◆ **What this task involves**
Copy out, exactly and without additions, the lines from the one that contains "Turn this picture" to the one that contains "UP = V(0, 0, 1)", both ends included.

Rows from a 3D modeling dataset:
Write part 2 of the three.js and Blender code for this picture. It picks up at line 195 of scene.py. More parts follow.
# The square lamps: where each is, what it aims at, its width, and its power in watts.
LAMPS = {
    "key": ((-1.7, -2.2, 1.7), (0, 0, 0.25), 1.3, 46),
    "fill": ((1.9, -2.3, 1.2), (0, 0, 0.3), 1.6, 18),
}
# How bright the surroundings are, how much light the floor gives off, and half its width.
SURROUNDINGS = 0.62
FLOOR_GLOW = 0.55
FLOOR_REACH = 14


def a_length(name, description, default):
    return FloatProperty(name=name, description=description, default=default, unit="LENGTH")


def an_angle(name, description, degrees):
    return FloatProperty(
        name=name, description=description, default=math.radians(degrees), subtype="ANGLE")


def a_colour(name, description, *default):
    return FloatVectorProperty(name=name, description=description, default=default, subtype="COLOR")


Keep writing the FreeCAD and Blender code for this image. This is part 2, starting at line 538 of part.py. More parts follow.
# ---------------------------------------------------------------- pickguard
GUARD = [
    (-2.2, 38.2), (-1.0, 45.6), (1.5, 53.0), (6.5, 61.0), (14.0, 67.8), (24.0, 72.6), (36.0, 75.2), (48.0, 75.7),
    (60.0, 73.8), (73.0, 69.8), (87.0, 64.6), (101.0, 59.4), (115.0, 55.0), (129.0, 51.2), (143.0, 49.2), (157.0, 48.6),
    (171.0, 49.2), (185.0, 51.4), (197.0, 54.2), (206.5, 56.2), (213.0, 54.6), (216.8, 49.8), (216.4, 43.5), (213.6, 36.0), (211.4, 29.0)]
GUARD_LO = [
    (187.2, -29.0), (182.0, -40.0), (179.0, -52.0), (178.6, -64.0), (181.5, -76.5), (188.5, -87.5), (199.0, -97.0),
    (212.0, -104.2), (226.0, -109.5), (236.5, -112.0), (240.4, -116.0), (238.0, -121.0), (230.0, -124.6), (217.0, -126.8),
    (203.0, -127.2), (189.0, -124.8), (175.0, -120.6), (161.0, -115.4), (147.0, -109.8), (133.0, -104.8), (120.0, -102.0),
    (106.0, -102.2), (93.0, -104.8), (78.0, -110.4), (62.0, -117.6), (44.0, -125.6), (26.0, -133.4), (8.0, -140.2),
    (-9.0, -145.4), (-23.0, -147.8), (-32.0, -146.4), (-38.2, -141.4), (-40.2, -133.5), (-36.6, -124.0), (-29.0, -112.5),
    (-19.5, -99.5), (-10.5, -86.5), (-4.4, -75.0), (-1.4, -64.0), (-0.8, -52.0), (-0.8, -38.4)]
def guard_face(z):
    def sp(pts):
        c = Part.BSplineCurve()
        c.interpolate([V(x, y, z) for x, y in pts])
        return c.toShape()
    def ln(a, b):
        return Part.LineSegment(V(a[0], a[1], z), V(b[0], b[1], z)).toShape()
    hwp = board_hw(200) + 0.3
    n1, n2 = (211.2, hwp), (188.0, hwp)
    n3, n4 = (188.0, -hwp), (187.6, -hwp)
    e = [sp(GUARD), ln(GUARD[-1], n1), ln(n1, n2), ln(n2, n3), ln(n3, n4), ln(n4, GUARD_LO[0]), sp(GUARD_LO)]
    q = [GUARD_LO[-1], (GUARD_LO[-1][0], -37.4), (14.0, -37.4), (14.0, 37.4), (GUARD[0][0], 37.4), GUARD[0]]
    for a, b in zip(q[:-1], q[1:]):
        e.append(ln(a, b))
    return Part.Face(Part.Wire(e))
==
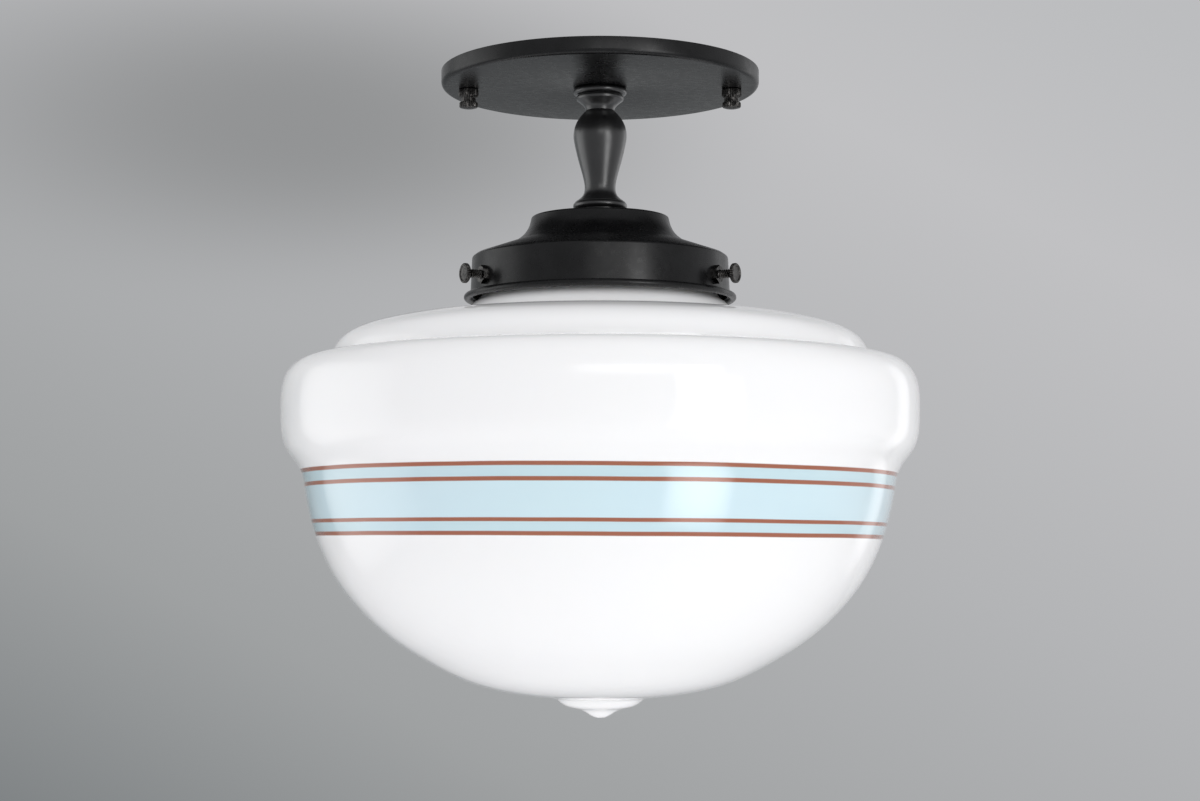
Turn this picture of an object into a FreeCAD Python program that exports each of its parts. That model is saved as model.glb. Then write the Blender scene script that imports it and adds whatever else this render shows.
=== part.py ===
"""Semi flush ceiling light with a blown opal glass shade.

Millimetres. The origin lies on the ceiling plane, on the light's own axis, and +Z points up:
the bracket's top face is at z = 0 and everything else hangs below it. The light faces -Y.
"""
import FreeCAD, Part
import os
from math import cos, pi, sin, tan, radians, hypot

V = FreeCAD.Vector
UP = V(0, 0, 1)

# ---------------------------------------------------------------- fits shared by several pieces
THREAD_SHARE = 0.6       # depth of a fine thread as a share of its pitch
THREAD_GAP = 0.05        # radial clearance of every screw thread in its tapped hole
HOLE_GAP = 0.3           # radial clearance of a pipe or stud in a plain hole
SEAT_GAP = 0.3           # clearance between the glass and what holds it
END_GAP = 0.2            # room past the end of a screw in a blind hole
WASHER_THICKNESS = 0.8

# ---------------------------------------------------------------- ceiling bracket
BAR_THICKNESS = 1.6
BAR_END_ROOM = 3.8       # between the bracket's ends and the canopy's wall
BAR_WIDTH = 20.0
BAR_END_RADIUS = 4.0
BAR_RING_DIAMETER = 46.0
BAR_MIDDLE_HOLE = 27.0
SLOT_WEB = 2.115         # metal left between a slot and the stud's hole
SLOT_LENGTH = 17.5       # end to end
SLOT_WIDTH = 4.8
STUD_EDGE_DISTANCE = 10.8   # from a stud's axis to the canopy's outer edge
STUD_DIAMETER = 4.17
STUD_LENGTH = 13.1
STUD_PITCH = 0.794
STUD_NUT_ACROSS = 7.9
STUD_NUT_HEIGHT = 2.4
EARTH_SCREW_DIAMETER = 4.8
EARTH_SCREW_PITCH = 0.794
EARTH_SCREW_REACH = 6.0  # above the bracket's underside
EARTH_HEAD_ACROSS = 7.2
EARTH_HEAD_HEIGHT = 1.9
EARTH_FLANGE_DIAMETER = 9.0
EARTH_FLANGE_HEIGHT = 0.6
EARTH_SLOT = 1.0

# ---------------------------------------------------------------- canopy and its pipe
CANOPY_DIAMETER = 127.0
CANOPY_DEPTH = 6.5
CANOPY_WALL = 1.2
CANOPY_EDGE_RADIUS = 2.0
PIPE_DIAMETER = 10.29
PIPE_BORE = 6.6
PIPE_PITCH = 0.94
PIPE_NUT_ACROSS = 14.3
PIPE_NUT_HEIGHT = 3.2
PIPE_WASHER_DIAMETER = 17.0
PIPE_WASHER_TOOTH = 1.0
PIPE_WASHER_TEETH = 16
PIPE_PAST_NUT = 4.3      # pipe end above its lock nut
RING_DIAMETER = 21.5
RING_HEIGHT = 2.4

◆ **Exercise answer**
Turn this picture of an object into a FreeCAD Python program that exports each of its parts. That model is saved as model.glb. Then write the Blender scene script that imports it and adds whatever else this render shows.
=== part.py ===
"""Semi flush ceiling light with a blown opal glass shade.

Millimetres. The origin lies on the ceiling plane, on the light's own axis, and +Z points up:
the bracket's top face is at z = 0 and everything else hangs below it. The light faces -Y.
"""
import FreeCAD, Part
import os
from math import cos, pi, sin, tan, radians, hypot

V = FreeCAD.Vector
UP = V(0, 0, 1)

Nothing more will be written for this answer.